# Favorite fish to smoke??



## perchnut (Feb 8, 2008)

Im planning some trips to the Bay this spring, and would like to get some fish for the smoker. Ive got a 50 gal cast iron water heater converted and it works great. Im just wondering what the best saltwater fish to smoke is. Croakers? Blues? Stripers? Looking for some good suggestions.


----------



## saltandsand (Nov 29, 2007)

Blues, make sure to bleed em and cut out the dark line if you don't like fishy taste. Mackeral too! Smoked fish makes great dips.

Now way I'd use striper.


----------



## basstardo (Jun 5, 2006)

I tried smoking fish, but they wouldn't stay lit.

 Har har. Anyway, I had smoked bluefish for the first time the other day.

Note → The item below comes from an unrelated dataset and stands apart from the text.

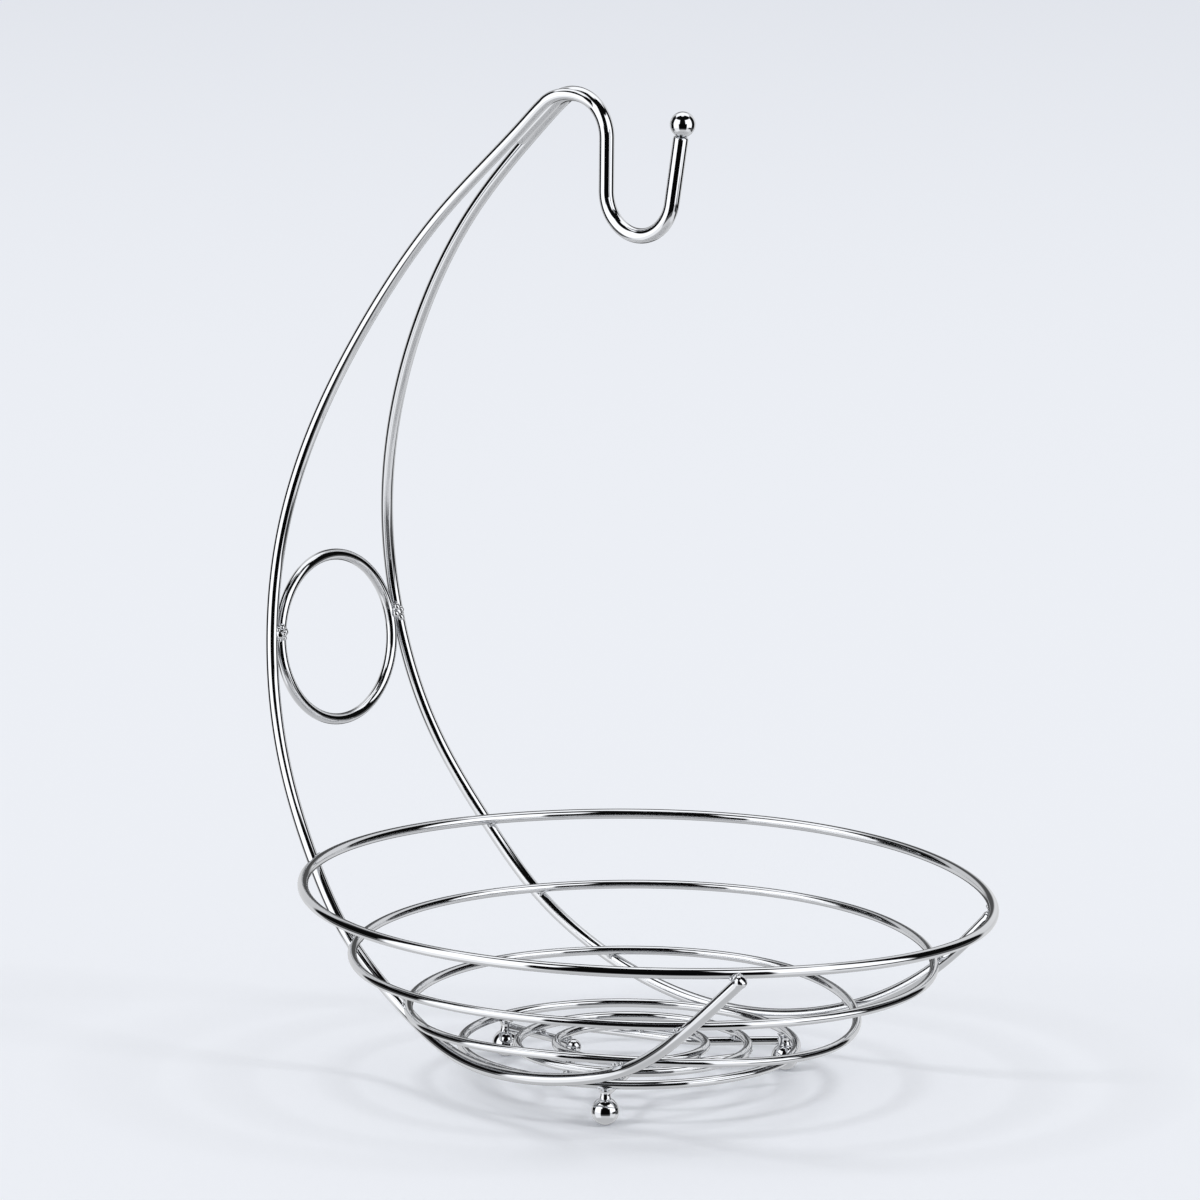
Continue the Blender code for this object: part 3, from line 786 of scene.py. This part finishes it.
camera_data = bpy.data.cameras.new("camera")
camera_data.sensor_width = SENSOR_MM
camera_data.lens = FOCAL_PIXELS * SENSOR_MM / PHOTO_PIXELS
camera_data.shift_x = -FRAME_OFFSET_PIXELS[0] / PHOTO_PIXELS
camera_data.shift_y = FRAME_OFFSET_PIXELS[1] / PHOTO_PIXELS
camera_data.clip_end = 100.0
camera = bpy.data.objects.new("camera", camera_data)
bpy.context.scene.collection.objects.link(camera)
back_axis = CAMERA_RIGHT.cross(CAMERA_UP)
turn_matrix = Matrix((CAMERA_RIGHT, CAMERA_UP, back_axis)).transposed().to_4x4()
camera.matrix_world = Matrix.Translation(CAMERA_PLACE + Vector(shift)) @ turn_matrix
bpy.context.scene.camera = camera

# ---- Stage: a wide pale floor, a dome for the reflections, and the light ----

CAMERA_TURN = math.atan2(CAMERA_PLACE.y, CAMERA_PLACE.x)

# The floor's colour at the feet, what it fades to far away, and from where to where: painted shade, a falloff
# of light away from the object.
FLOOR_NEAR_PAINTED_LIGHT = (0.860, 0.884, 0.935, 1.0)
FLOOR_FAR = (0.768, 0.792, 0.847, 1.0)
FLOOR_PAINTED_FALLOFF = (0.6, 7.5)
FLOOR_HALF = 14.0


def floor_material():
    """Pale card with painted shade: a little darker far from the object, where less light falls."""
    material = bpy.data.materials.new("pale_floor")
    material.use_nodes = True
    nodes, links = material.node_tree.nodes, material.node_tree.links
    shader = nodes["Principled BSDF"]
    shader.inputs["Roughness"].default_value = 0.85
    shader.inputs["Specular IOR Level"].default_value = 0.0
    place = nodes.new("ShaderNodeTexCoord")
    far = nodes.new("ShaderNodeVectorMath")
    far.operation = "LENGTH"
    links.new(place.outputs["Object"], far.inputs[0])
    # Painted shade: the floor's colour darkens with distance from the object.
    painted_falloff = nodes.new("ShaderNodeMapRange")
    painted_falloff.interpolation_type = "SMOOTHSTEP"
    painted_falloff.inputs["From Min"].default_value = FLOOR_PAINTED_FALLOFF[0]
    painted_falloff.inputs["From Max"].default_value = FLOOR_PAINTED_FALLOFF[1]
    links.new(far.outputs["Value"], painted_falloff.inputs["Value"])
    tone = nodes.new("ShaderNodeMix")
    tone.data_type = "RGBA"
    tone.inputs["A"].default_value = FLOOR_NEAR_PAINTED_LIGHT
    tone.inputs["B"].default_value = FLOOR_FAR
    links.new(painted_falloff.outputs["Result"], tone.inputs["Factor"])
    links.new(tone.outputs["Result"], shader.inputs["Base Color"])
    return material


corners = [(-1, -1), (1, -1), (1, 1), (-1, 1)]
floor = make_object(
    "floor",
    [(FLOOR_HALF * across, FLOOR_HALF * along, 0.0) for across, along in corners],
    [(0, 1, 2, 3)],
    floor_material(),
)
floor.visible_glossy = False

# What the chrome reflects: a pale room with two large soft boxes, dark gaps beside them and a dark
# middle, painted on a dome that only mirrored rays see.
# Each panel is (from, to) in azimuth seen from the middle of the dome, 0 towards the camera's place
# and + to its right; (from, to) in elevation; the softness of the edges, all in degrees; and the
# brightness. A later panel covers an earlier one.
DOME_RADIUS = 1.1
DOME_HEIGHT = 0.15
DOME_ROWS = 48
DOME_SEGMENTS = 96
DOME_TINT = (0.985, 0.99, 1.0, 1.0)
ROOM_BRIGHTNESS = 0.80
PANELS = (
    ((-180, 180), (-90, -50), 8, 0.70),
    ((-140, 140), (-38, -10), 6, 0.92),
    ((-180, -124), (0, 52), 5, 0.80),
    ((126, 180), (0, 52), 5, 0.92),
    ((-180, 180), (52, 90), 3, 1.50),
    ((-180, -165), (-45, 44), 5, 0.10),
    ((167, 180), (-45, 44), 5, 0.10),
    ((-129, -92), (-28, -13), 3, 0.10),
    ((91, 133), (-28, -13), 3, 0.10),
    ((-130, 131), (-13, 54), 2.5, 0.005),
    ((-142, -124), (29, 50), 4, 0.06),
    ((-100, 104), (50, 83), 2.5, 0.005),
    ((-89, -28), (-14, 51), 2.5, 1.65),
    ((26, 89), (-12, 51), 2.5, 1.65),
    ((-89, -35), (-46, -13), 3, 1.25),
    ((40, 90), (-46, -20), 3, 1.05),
    ((58, 93), (-23, -9), 2, 0.04),
    ((-36, 39), (-34, -22), 3, 0.12),
    ((-36, 39), (-24, 20), 1.5, 0.003),
)


def panorama(tree):
    """The brightness of the dome as a socket: the room with the panels laid over it one by one."""
    nodes, links = tree.nodes, tree.links
    place = nodes.new("ShaderNodeTexCoord")
    direction = nodes.new("ShaderNodeVectorMath")
    direction.operation = "NORMALIZE"
    links.new(place.outputs["Object"], direction.inputs[0])
    spin = nodes.new("ShaderNodeVectorRotate")
    spin.rotation_type = "Z_AXIS"
    spin.inputs["Angle"].default_value = -CAMERA_TURN
    links.new(direction.outputs["Vector"], spin.inputs["Vector"])
    parts = nodes.new("ShaderNodeSeparateXYZ")
    links.new(spin.outputs["Vector"], parts.inputs["Vector"])

    def maths(operation, *values):
        node = nodes.new("ShaderNodeMath")
        node.operation = operation
        for socket, value in zip(node.inputs, values):
            if isinstance(value, (int, float)):
                socket.default_value = value
            else:
                links.new(value, socket)
        return node.outputs[0]

    azimuth = maths("ARCTAN2", parts.outputs["Y"], parts.outputs["X"])
    elevation = maths("ARCSINE", parts.outputs["Z"])

    def step(value, edge, soft, rising):
        node = nodes.new("ShaderNodeMapRange")
        node.interpolation_type = "SMOOTHSTEP"
        node.inputs["From Min"].default_value = math.radians(edge - soft)
        node.inputs["From Max"].default_value = math.radians(edge + soft)
        node.inputs["To Min"].default_value = 0.0 if rising else 1.0
        node.inputs["To Max"].default_value = 1.0 if rising else 0.0
        links.new(value, node.inputs["Value"])
        return node.outputs["Result"]

    level = ROOM_BRIGHTNESS
    for (left, right), (low, high), soft, brightness in PANELS:
        mask = 1.0
        if left > -180:
            mask = maths("MULTIPLY", mask, step(azimuth, left, soft, True))
        if right < 180:
            mask = maths("MULTIPLY", mask, step(azimuth, right, soft, False))
        if low > -90:
            mask = maths("MULTIPLY", mask, step(elevation, low, soft, True))
        if high < 90:
            mask = maths("MULTIPLY", mask, step(elevation, high, soft, False))
        rest = maths("MULTIPLY", level, maths("SUBTRACT", 1.0, mask))
        level = maths("ADD", rest, maths("MULTIPLY", mask, brightness))
    return level


def dome_material():
    material = bpy.data.materials.new("studio_panorama")
    material.use_nodes = True
    tree = material.node_tree
    tree.nodes.clear()
    glow = tree.nodes.new("ShaderNodeEmission")
    glow.inputs["Color"].default_value = DOME_TINT
    tree.links.new(panorama(tree), glow.inputs["Strength"])
    output = tree.nodes.new("ShaderNodeOutputMaterial")
    tree.links.new(glow.outputs["Emission"], output.inputs["Surface"])
    material.cycles.emission_sampling = "NONE"
    return material


dome_turns = np.linspace(math.pi, 0, DOME_ROWS + 1)
dome_outline = [(DOME_RADIUS * math.sin(turn), DOME_RADIUS * math.cos(turn)) for turn in dome_turns]
dome = turned("studio_dome", dome_outline, np.zeros(3), DOME_SEGMENTS, dome_material())
dome.location = Vector(shift) + Vector((0.0, 0.0, DOME_HEIGHT))
dome.visible_camera = False
dome.visible_diffuse = False
dome.visible_transmission = False
dome.visible_volume_scatter = False
dome.visible_shadow = False

ROOM_LIGHT = 0.70

world = bpy.data.worlds.new("studio")
bpy.context.scene.world = world
world.use_nodes = True
tree = world.node_tree
tree.nodes.clear()
light_path = tree.nodes.new("ShaderNodeLightPath")
room = tree.nodes.new("ShaderNodeBackground")
room.inputs["Color"].default_value = (1.0, 1.0, 1.0, 1.0)
room.inputs["Strength"].default_value = ROOM_LIGHT
seen = tree.nodes.new("ShaderNodeBackground")
seen.inputs["Color"].default_value = FLOOR_FAR
choice = tree.nodes.new("ShaderNodeMixShader")
output = tree.nodes.new("ShaderNodeOutputWorld")
tree.links.new(light_path.outputs["Is Camera Ray"], choice.inputs["Fac"])
tree.links.new(room.outputs[0], choice.inputs[1])
tree.links.new(seen.outputs[0], choice.inputs[2])
tree.links.new(choice.outputs[0], output.inputs["Surface"])


def soft_light(name, azimuth_deg, elevation_deg, spread_deg, share):
    """A far, wide lamp. It gives the floor this share of full light and a soft shadow."""
    data = bpy.data.lights.new(name, "SUN")
    data.angle = math.radians(spread_deg)
    data.energy = share * math.pi / math.sin(math.radians(elevation_deg))
    lamp = bpy.data.objects.new(name, data)
    bpy.context.scene.collection.objects.link(lamp)
    azimuth = CAMERA_TURN + math.radians(azimuth_deg)
    elevation = math.radians(elevation_deg)
    level = math.cos(elevation)
    direction = Vector((level * math.cos(azimuth), level * math.sin(azimuth), math.sin(elevation)))
    lamp.rotation_euler = direction.to_track_quat("Z", "Y").to_euler()
    lamp.visible_glossy = False


soft_light("soft_light_left", azimuth_deg=-75, elevation_deg=48, spread_deg=16, share=0.15)
soft_light("soft_light_right", azimuth_deg=80, elevation_deg=46, spread_deg=16, share=0.13)

bpy.context.scene.view_settings.view_transform = "Standard"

Not too bad, but I wasn't crazy about it. I generally don't like smoked fish, but I've had salmon a couple times that was absolutely delicious.


----------



## SmoothLures (Feb 13, 2008)

Smoked Spanish Mackerel is excellent.


----------



## RuddeDogg (Mar 20, 2004)

Striper, Talapia, Grouper and Catfish are great smoked.


----------



## Fishbreath (Nov 11, 2004)

Now, I've never tried it but DrumDum says smoked mullet is the bomb!


----------



## Mdt1992 (Sep 3, 2007)

here bluefish is great smoked im acctually smoking some now.


----------



## lil red jeep (Aug 17, 2007)

JMO, but most of the people I've run into from this site ain't smokin fish!


----------



## Fishman (Apr 23, 2000)

Blue fish and salmon


----------



## Trout MAn (Jan 5, 2008)

Mullet, and Spanish Mackeral


----------



## Sea2aeS (Jan 7, 2005)

King mackeral.....


----------



## Lip Ripper (Dec 8, 2003)

what he said



SmoothLures said:


> Smoked Spanish Mackerel is excellent.


----------



## scavengerj (Sep 10, 2007)

blues, blues, blues.
Wouldn't want to smoke a striper though.


----------



## ddratler (Oct 14, 2007)

smoked black drum or sea trout are very good, but nothing beats smoked salmon (lox) on a bagel with cream cheese


----------



## Fishman (Apr 23, 2000)

ddratler said:


> but nothing beats smoked salmon (lox) on a bagel with cream cheese


You got that right


----------



## fishpimper (Nov 15, 2007)

wild alaskan sockeye
fillets are okay, but the bellies and collars are the best -- hard to get your hands on though. i've actually smoked the eggs before and they turn out pretty well -- cold smoked. 
i like to take the collars and treat them like chicken wings, but don't go over board and ruin the natural flavors.
smoked conch is absolutly delicious too

for me putting fresh fish in a smoker is a sin -- use the stuff in the freezer and enjoy the freshies on the grill!!:beer:


----------



## Dr. Bubba (Nov 9, 1999)

I'm with Brent, King Macks!

freezer dolphin do well, and I've also done salmon and large weakfish. My buddy crazy Rick does bluefish that are smack mammy good! I've also had amberjack and it wuz yummy too.


----------